* [What is asked]:
Can you output the records below exactly as they are written?

>> Start Provided entries

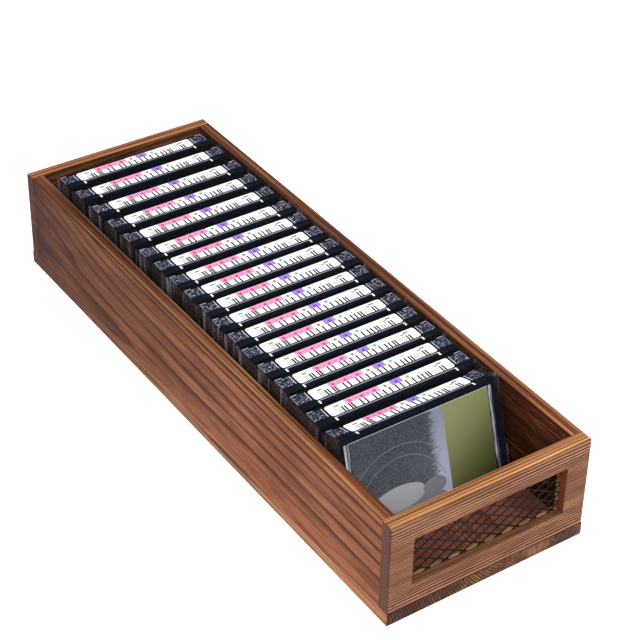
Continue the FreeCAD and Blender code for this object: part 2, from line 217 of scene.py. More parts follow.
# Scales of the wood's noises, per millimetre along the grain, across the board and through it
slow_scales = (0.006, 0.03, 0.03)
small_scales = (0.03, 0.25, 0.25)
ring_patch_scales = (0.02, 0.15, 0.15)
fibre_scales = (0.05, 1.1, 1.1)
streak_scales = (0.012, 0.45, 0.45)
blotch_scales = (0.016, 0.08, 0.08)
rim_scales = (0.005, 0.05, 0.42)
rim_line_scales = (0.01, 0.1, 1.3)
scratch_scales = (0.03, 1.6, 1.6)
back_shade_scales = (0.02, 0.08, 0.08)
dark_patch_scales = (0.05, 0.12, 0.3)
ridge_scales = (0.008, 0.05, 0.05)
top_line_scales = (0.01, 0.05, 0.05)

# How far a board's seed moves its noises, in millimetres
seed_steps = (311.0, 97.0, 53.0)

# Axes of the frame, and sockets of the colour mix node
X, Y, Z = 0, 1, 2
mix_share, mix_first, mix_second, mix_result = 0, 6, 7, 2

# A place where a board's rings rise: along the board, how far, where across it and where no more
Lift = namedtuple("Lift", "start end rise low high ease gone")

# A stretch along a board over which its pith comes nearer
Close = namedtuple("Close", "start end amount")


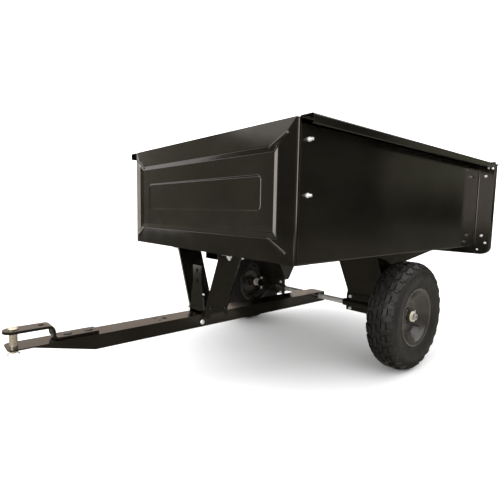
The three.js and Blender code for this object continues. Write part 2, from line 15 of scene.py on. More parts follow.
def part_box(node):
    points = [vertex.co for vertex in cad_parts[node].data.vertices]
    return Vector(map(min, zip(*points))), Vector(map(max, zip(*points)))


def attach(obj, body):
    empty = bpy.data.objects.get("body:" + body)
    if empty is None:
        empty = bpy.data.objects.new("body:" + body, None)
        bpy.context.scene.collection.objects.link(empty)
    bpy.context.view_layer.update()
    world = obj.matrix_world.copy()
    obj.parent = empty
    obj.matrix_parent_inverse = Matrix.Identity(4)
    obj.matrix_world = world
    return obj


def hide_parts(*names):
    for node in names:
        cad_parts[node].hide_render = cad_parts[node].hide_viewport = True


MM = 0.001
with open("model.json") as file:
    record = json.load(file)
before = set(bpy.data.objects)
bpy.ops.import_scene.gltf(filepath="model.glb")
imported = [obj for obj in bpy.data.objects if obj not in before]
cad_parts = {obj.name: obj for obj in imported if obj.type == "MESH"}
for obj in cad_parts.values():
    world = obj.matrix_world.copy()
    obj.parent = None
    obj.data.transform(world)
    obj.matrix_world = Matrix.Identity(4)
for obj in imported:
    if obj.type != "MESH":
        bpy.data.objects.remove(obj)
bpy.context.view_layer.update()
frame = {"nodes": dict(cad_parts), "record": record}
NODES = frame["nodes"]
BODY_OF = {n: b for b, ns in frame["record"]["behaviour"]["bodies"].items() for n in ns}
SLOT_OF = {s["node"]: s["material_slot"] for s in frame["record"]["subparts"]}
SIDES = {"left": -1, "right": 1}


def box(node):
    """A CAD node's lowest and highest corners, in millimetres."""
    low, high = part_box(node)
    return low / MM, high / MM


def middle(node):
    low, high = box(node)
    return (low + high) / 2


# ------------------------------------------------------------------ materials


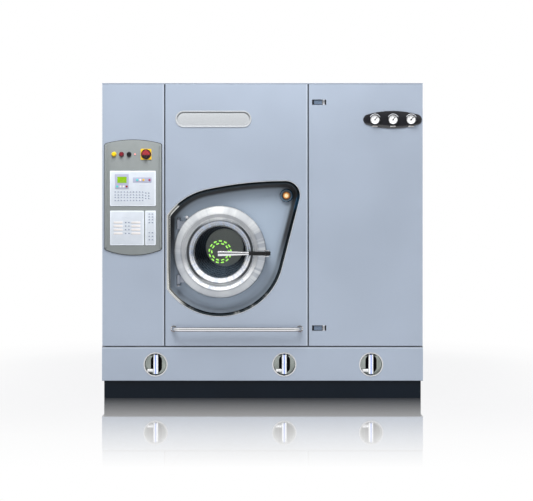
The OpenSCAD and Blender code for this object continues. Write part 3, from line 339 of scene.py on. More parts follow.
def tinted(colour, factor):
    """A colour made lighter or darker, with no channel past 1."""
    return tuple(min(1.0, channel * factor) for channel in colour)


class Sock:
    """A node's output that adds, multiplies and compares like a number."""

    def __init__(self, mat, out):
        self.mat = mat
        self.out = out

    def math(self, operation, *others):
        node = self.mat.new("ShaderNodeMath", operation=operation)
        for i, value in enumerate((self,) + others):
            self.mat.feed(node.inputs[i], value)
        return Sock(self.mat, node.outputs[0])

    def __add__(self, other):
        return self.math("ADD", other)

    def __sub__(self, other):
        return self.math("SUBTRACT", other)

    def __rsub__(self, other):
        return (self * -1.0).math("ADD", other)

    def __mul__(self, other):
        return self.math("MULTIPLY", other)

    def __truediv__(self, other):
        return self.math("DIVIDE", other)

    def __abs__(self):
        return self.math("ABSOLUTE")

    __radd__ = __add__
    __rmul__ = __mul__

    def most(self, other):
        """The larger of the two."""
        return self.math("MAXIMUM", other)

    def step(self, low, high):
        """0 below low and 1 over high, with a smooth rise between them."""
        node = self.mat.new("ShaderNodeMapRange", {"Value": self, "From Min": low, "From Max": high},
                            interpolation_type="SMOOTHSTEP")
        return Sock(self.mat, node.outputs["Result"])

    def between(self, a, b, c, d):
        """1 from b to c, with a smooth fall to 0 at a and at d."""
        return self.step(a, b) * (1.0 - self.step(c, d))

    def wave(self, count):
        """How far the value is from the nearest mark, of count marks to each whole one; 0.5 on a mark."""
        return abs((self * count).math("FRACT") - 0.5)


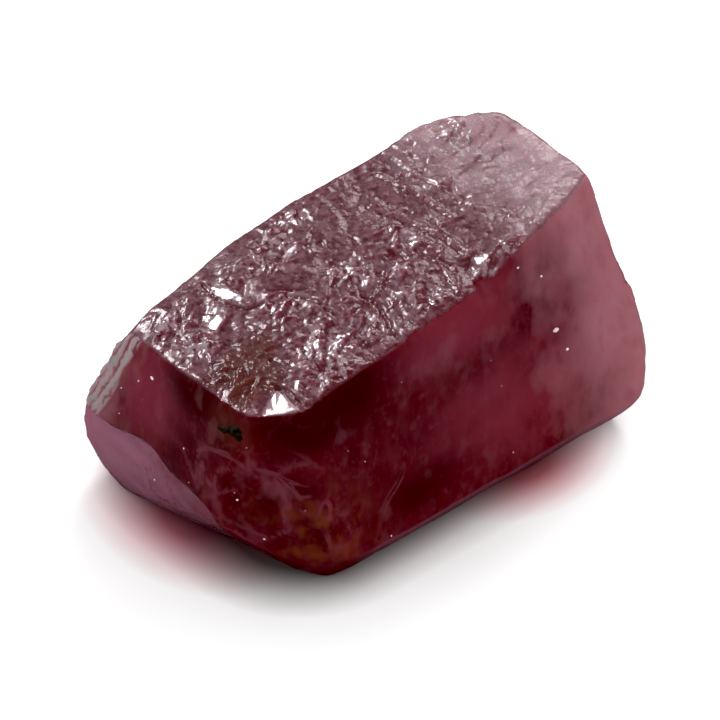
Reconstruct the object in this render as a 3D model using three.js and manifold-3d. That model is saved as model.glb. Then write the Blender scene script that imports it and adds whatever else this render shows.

>> End Provided entries

* [Result for this exercise]:
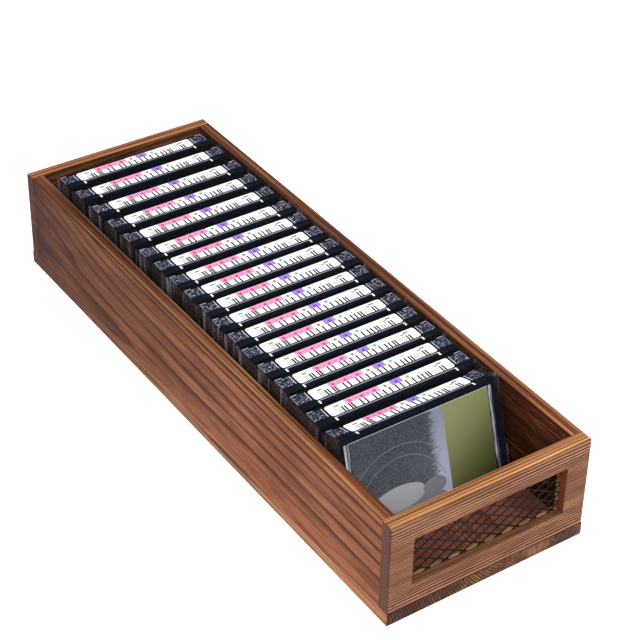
Continue the FreeCAD and Blender code for this object: part 2, from line 217 of scene.py. More parts follow.
# Scales of the wood's noises, per millimetre along the grain, across the board and through it
slow_scales = (0.006, 0.03, 0.03)
small_scales = (0.03, 0.25, 0.25)
ring_patch_scales = (0.02, 0.15, 0.15)
fibre_scales = (0.05, 1.1, 1.1)
streak_scales = (0.012, 0.45, 0.45)
blotch_scales = (0.016, 0.08, 0.08)
rim_scales = (0.005, 0.05, 0.42)
rim_line_scales = (0.01, 0.1, 1.3)
scratch_scales = (0.03, 1.6, 1.6)
back_shade_scales = (0.02, 0.08, 0.08)
dark_patch_scales = (0.05, 0.12, 0.3)
ridge_scales = (0.008, 0.05, 0.05)
top_line_scales = (0.01, 0.05, 0.05)

# How far a board's seed moves its noises, in millimetres
seed_steps = (311.0, 97.0, 53.0)

# Axes of the frame, and sockets of the colour mix node
X, Y, Z = 0, 1, 2
mix_share, mix_first, mix_second, mix_result = 0, 6, 7, 2

# A place where a board's rings rise: along the board, how far, where across it and where no more
Lift = namedtuple("Lift", "start end rise low high ease gone")

# A stretch along a board over which its pith comes nearer
Close = namedtuple("Close", "start end amount")


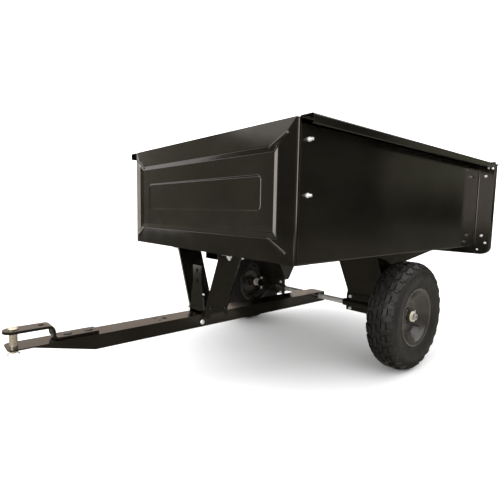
The three.js and Blender code for this object continues. Write part 2, from line 15 of scene.py on. More parts follow.
def part_box(node):
    points = [vertex.co for vertex in cad_parts[node].data.vertices]
    return Vector(map(min, zip(*points))), Vector(map(max, zip(*points)))


def attach(obj, body):
    empty = bpy.data.objects.get("body:" + body)
    if empty is None:
        empty = bpy.data.objects.new("body:" + body, None)
        bpy.context.scene.collection.objects.link(empty)
    bpy.context.view_layer.update()
    world = obj.matrix_world.copy()
    obj.parent = empty
    obj.matrix_parent_inverse = Matrix.Identity(4)
    obj.matrix_world = world
    return obj


def hide_parts(*names):
    for node in names:
        cad_parts[node].hide_render = cad_parts[node].hide_viewport = True


MM = 0.001
with open("model.json") as file:
    record = json.load(file)
before = set(bpy.data.objects)
bpy.ops.import_scene.gltf(filepath="model.glb")
imported = [obj for obj in bpy.data.objects if obj not in before]
cad_parts = {obj.name: obj for obj in imported if obj.type == "MESH"}
for obj in cad_parts.values():
    world = obj.matrix_world.copy()
    obj.parent = None
    obj.data.transform(world)
    obj.matrix_world = Matrix.Identity(4)
for obj in imported:
    if obj.type != "MESH":
        bpy.data.objects.remove(obj)
bpy.context.view_layer.update()
frame = {"nodes": dict(cad_parts), "record": record}
NODES = frame["nodes"]
BODY_OF = {n: b for b, ns in frame["record"]["behaviour"]["bodies"].items() for n in ns}
SLOT_OF = {s["node"]: s["material_slot"] for s in frame["record"]["subparts"]}
SIDES = {"left": -1, "right": 1}


def box(node):
    """A CAD node's lowest and highest corners, in millimetres."""
    low, high = part_box(node)
    return low / MM, high / MM


def middle(node):
    low, high = box(node)
    return (low + high) / 2


# ------------------------------------------------------------------ materials


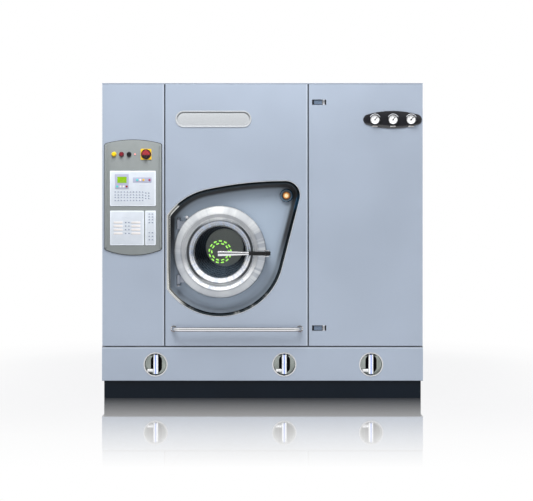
The OpenSCAD and Blender code for this object continues. Write part 3, from line 339 of scene.py on. More parts follow.
def tinted(colour, factor):
    """A colour made lighter or darker, with no channel past 1."""
    return tuple(min(1.0, channel * factor) for channel in colour)


class Sock:
    """A node's output that adds, multiplies and compares like a number."""

    def __init__(self, mat, out):
        self.mat = mat
        self.out = out

    def math(self, operation, *others):
        node = self.mat.new("ShaderNodeMath", operation=operation)
        for i, value in enumerate((self,) + others):
            self.mat.feed(node.inputs[i], value)
        return Sock(self.mat, node.outputs[0])

    def __add__(self, other):
        return self.math("ADD", other)

    def __sub__(self, other):
        return self.math("SUBTRACT", other)

    def __rsub__(self, other):
        return (self * -1.0).math("ADD", other)

    def __mul__(self, other):
        return self.math("MULTIPLY", other)

    def __truediv__(self, other):
        return self.math("DIVIDE", other)

    def __abs__(self):
        return self.math("ABSOLUTE")

    __radd__ = __add__
    __rmul__ = __mul__

    def most(self, other):
        """The larger of the two."""
        return self.math("MAXIMUM", other)

    def step(self, low, high):
        """0 below low and 1 over high, with a smooth rise between them."""
        node = self.mat.new("ShaderNodeMapRange", {"Value": self, "From Min": low, "From Max": high},
                            interpolation_type="SMOOTHSTEP")
        return Sock(self.mat, node.outputs["Result"])

    def between(self, a, b, c, d):
        """1 from b to c, with a smooth fall to 0 at a and at d."""
        return self.step(a, b) * (1.0 - self.step(c, d))

    def wave(self, count):
        """How far the value is from the nearest mark, of count marks to each whole one; 0.5 on a mark."""
        return abs((self * count).math("FRACT") - 0.5)


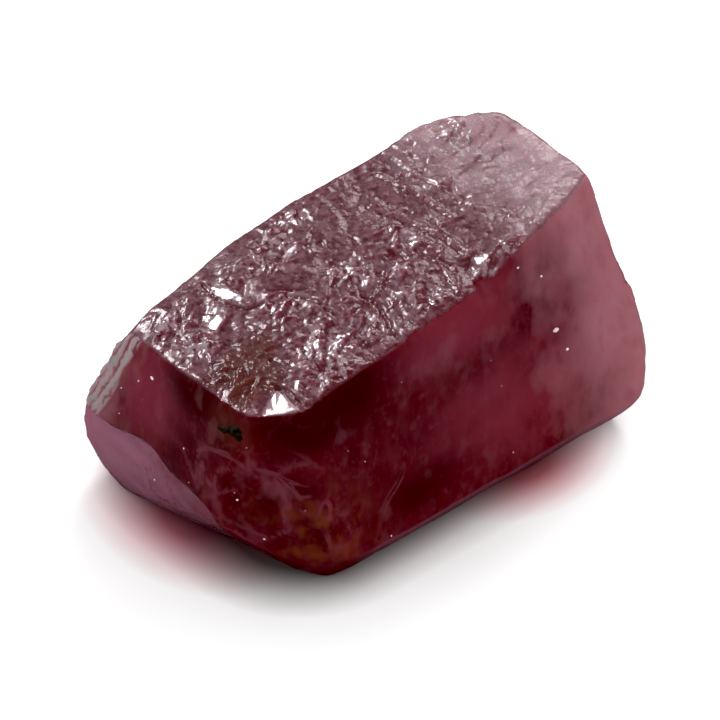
Reconstruct the object in this render as a 3D model using three.js and manifold-3d. That model is saved as model.glb. Then write the Blender scene script that imports it and adds whatever else this render shows.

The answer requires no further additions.